As you are moving around corners, move the crosshair to a position where you expect the enemy to be the moment you go past an obstacle (a wall, box, etc.). This way you save time and only need to pull the trigger when you spot another player.

2. Jiggle peeking

Otherwise known as shoulder peeking, this combat technique is based on repeatedly tapping A and D when standing at a corner, peeking just barely enough to see past the wall and gain information on your enemy, or to provoke a shot from an operator. If an operator does take a shot, you can then try to peek more openly and shoot back, just make sure you are pre-aiming.
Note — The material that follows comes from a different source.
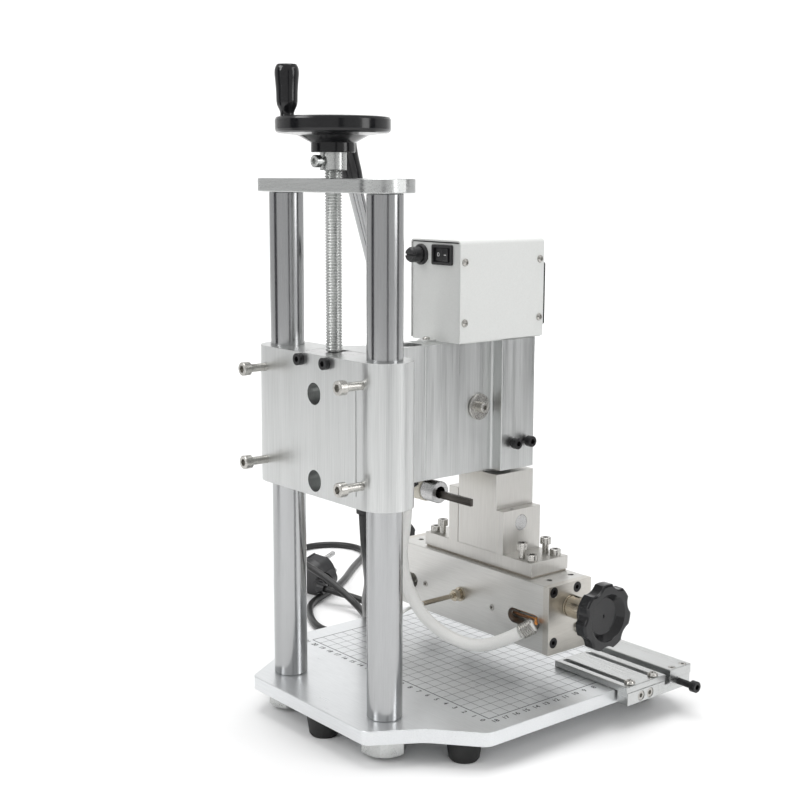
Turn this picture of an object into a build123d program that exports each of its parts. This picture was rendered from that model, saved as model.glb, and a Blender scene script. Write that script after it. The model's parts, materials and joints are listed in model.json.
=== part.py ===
from build123d import *
import math
import os

# Hand cranked bench embossing press for leather belts.
# Millimetres, +Z up. +X is the operator's right, +Y is the rear, the
# operator stands on the -Y side. The drawing frame used for the numbers below
# has z = 0 on the table top and x = 0, y = 0 at the near corner of the printed
# ruler grid; every plane helper moves it so that the finished part stands on
# z = 0 with the middle of its footprint at the origin.

os.makedirs("parts", exist_ok=True)

OX, OY, OZ = 93.0, -46.0, -28.0

# ------------------------------------------------------------ dimensions
# table
BASE_T = 10.0
BASE_X0, BASE_X1 = -19.0, 229.0
BASE_Y0, BASE_Y1 = -186.0, 82.0
FOOT_H = 18.0
FEET = [(9.0, 15.0), (201.0, 15.0), (105.0, 65.5), (8.0, -165.0), (202.0, -165.0)]

# columns and top plate
COL_D = 25.0
COLS = [(50.0, 53.4), (164.0, 53.4)]
AXIS = (107.0, 53.4)
COL_TOP = 362.5
PLATE_Z1 = 372.0
FIT = 0.05                      # radial running clearance

# lead screw and handwheel
SCREW_D = 12.0
RIM_R = 39.8
CRANK = (127.0, 77.5)

# head
HEAD_Z0, HEAD_Z1 = 151.0, 251.7
ARM_X0, ARM_X1 = 92.5, 121.5
BLK_X0, BLK_X1 = 82.0, 132.0
BLK_Y0, BLK_Y1 = -121.0, -86.0
PIV_Y, PIV_Z = -71.6, 201.3
LEAN = 17.6                     # lever lean to the rear at rest, degrees
LEVER_X = 178.0

# rack and pinion
MODULE = 1.5
TEETH = 15
PITCH_R = MODULE * TEETH / 2

# ram and hot head
RAM_X0, RAM_X1 = 97.0, 117.0
RAM_Y0, RAM_Y1 = -112.0, -81.25
NECK_Z0, NECK_Z1 = 86.8, 148.2
BEAM_X0, BEAM_X1 = 25.0, 189.5
BEAM_Y0, BEAM_Y1 = -122.0, -77.0
BEAM_Z0, BEAM_Z1 = 22.5, 75.0
KNOB_Y, KNOB_Z = -99.5, 57.3

# control box
BOX_X0, BOX_X1 = 82.4, 138.4
BOX_Y0, BOX_Y1 = -129.0, -43.0
BOX_Z1 = 327.2
SHEET = 1.2

# soft lines
HOSE_D = 9.5
CORD_D = 6.5
LEAD_D = 2.4


def top(z):
    """Plan view plane at height z, local x, y are the drawing's x, y."""
    return Plane(origin=(-OX, -OY, z - OZ), x_dir=(1, 0, 0), z_dir=(0, 0, 1))


def front(y):
    """Front view plane, local x, y are the drawing's x, z; normal -Y."""
    return Plane(origin=(-OX, y - OY, -OZ), x_dir=(1, 0, 0), z_dir=(0, -1, 0))


def side(x):
    """Side view plane, local x, y are the drawing's y, z; normal +X."""
    return Plane(origin=(x - OX, -OY, -OZ), x_dir=(0, 1, 0), z_dir=(1, 0, 0))


def lathe_z(x, y):
    """Turning plane about a vertical axis, local x is the radius, y is z."""
    return Plane(origin=(x - OX, y - OY, -OZ), x_dir=(1, 0, 0), z_dir=(0, -1, 0))


def lathe_x(y, z):
    """Turning plane about an axis along X, local x is x, y is the radius."""
    return Plane(origin=(-OX, y - OY, z - OZ), x_dir=(1, 0, 0), z_dir=(0, -1, 0))


def lathe_y(x, z):
    """Turning plane about an axis along Y, local x is y, y is the radius."""
    return Plane(origin=(x - OX, -OY, z - OZ), x_dir=(0, 1, 0), z_dir=(1, 0, 0))


def axis_z(x, y):
    return Axis((x - OX, y - OY, 0), (0, 0, 1))


def axis_x(y, z):
    return Axis((0, y - OY, z - OZ), (1, 0, 0))


def axis_y(x, z):
    return Axis((x - OX, 0, z - OZ), (0, 1, 0))


def pt(p):
    """A drawing point in the part's own frame."""
    return Vector(p[0] - OX, p[1] - OY, p[2] - OZ)


def upright_near(part, spots):
    """Vertical edges standing over the given plan points."""
    return [e for e in part.edges().filter_by(Axis.Z)
            if any(abs(e.center().X - (x - OX)) < 0.2 and abs(e.center().Y - (y - OY)) < 0.2
                   for x, y in spots)]


def save(builder, name):
    builder.part.label = name
    export_step(builder.part, f"parts/{name}.step")


# ============================================================ table
S_PTS = [(36.5, 82.0), (14.5, 46.0), (-19.0, 17.5), (-19.0, -186.0)]
with BuildPart() as base_plate:
    with BuildSketch(top(-BASE_T)) as outline:
        with BuildLine():
            Polyline(*S_PTS, *[(210 - x, y) for x, y in reversed(S_PTS)], close=True)
        make_face()
        fillet([v for v in outline.vertices() if abs(v.Y - 82) < 0.1], 8)
        fillet([v for v in outline.vertices() if abs(v.Y - 46) < 0.1], 40)
        fillet([v for v in outline.vertices() if abs(v.Y - 17.5) < 0.1], 10)
        fillet([v for v in outline.vertices() if abs(v.Y + 186) < 0.1], 6)
    extrude(amount=BASE_T)
    chamfer(base_plate.faces().sort_by(Axis.Z)[-1].edges(), 0.4)
    with BuildSketch(top(0)):
        with Locations(*COLS):
            Circle(8.2)
    extrude(amount=-BASE_T, mode=Mode.SUBTRACT)
    with BuildSketch(top(-BASE_T)):
        with Locations(*FEET):
            Circle(2.55)
    extrude(amount=7, mode=Mode.SUBTRACT)
    # tapped holes in the left edge for the fence bar
    with BuildSketch(side(BASE_X0)):
        with Locations((-125.5, -4.9), (-135.5, -4.9)):
            Circle(2.05)
    extrude(amount=14, mode=Mode.SUBTRACT)
save(base_plate, "base_plate")

with BuildPart() as rubber_feet:
    for fx, fy in FEET:
        with BuildSketch(lathe_z(fx, fy)) as prof:
            with BuildLine():
                Polyline((2.75, -10), (13.5, -10), (12.9, -13.5), (11.0, -26.2), (9.6, -28),
                         (5.5, -28), (5.5, -20), (2.75, -20), close=True)
            make_face()
        revolve(axis=axis_z(fx, fy))
save(rubber_feet, "rubber_feet")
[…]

3. Combined/double peeking

If a teammate is close, you can both peek together from behind a wall, increasing the amount of rounds fired and outnumbering the enemy 2 to 1.

4. Wide peeking

This technique means you peek out more openly than the enemy would anticipate. When your enemy is pre-aiming, he will usually have the crosshair slightly on the side of the wall where he expects you to come out. If you surprise him by moving away from the wall a bit more, you will force him to lose a shot or waste time to change his aim – giving you a bigger window of opportunity to hit him.

5. Crossfire

Every map has points that you want to guard. Have a choke point, such as a door, guarded from two angles, with your teammate pre-aiming from a different vantage point. By doing so you can cover a larger area, perhaps even a bit of space behind the wall where the enemy would like to to peek from. If the opposing team doesn’t notice you and rushes through the door, two guns should be more than enough firepower to take them down.

6. Pre-fire

If you heard the enemy or if you know he is about to peek or expose himself in any way, you might want to pre-fire if you were already pre-aiming. Peek and fire the moment your crosshair moves from behind cover. Do not give your brain the time to process whether your enemy is there or not, just shoot.

7. Rotate

React to calls to rotate (move to specific positions). Issue your own rotation calls. Observe the situation on the map and make your own decisions to rotate if teammates don’t make any calls.

8. Learn the jargon

This point alone would need a separate article, but there are many places you can find explanations of key phrases used in Valorant. There are a number of terms that are crucial when coordinating with your teammates. Some of them include: bait, dinked/gushed, tagged/lit, drop, heaven, a number of terms referring to the bomb or economy, and more. Learning those terms should not take you a lot of time and will greatly increase your situational awareness and make you feel more confident about what is happening on the battlefield.

9. Economy

Half buy/eco round: a round in which you do not spend all your money, but save for a full buy to get all the best things. Anti-eco round – this is a round in which you know you have very good equipment and the opposing team is saving or late-buying. Remain extra-cautious, stick together as a team, you have the advantage so don’t lose it. Force buying – when it’s a close match and you don’t have the funds for a full buy, you might actually want to purchase as much as you can to tip the scales in your team’s favor in these final moments of the game. Full save – you don’t buy anything, e.g. as a result of losing the pistol round. Your team is generally poor, under 2000 credits, so you decide to save your resources for the next round to purchase as much as you can.

10. Strength in numbers

Don’t be a lone wolf when your teammates report you have a number advantage. Play more safely and stick together to maximize your efficiency, don’t pick 1v1 fights – duels are optimal when the situation is reversed, when you are outnumbered and want to even the odds.


These are just some of the lessons I learned while playing Valorant. Of course, there is much more to the game than these 10 short pieces of advice, but had I known these tips when I first started playing, my initial games would have been much better.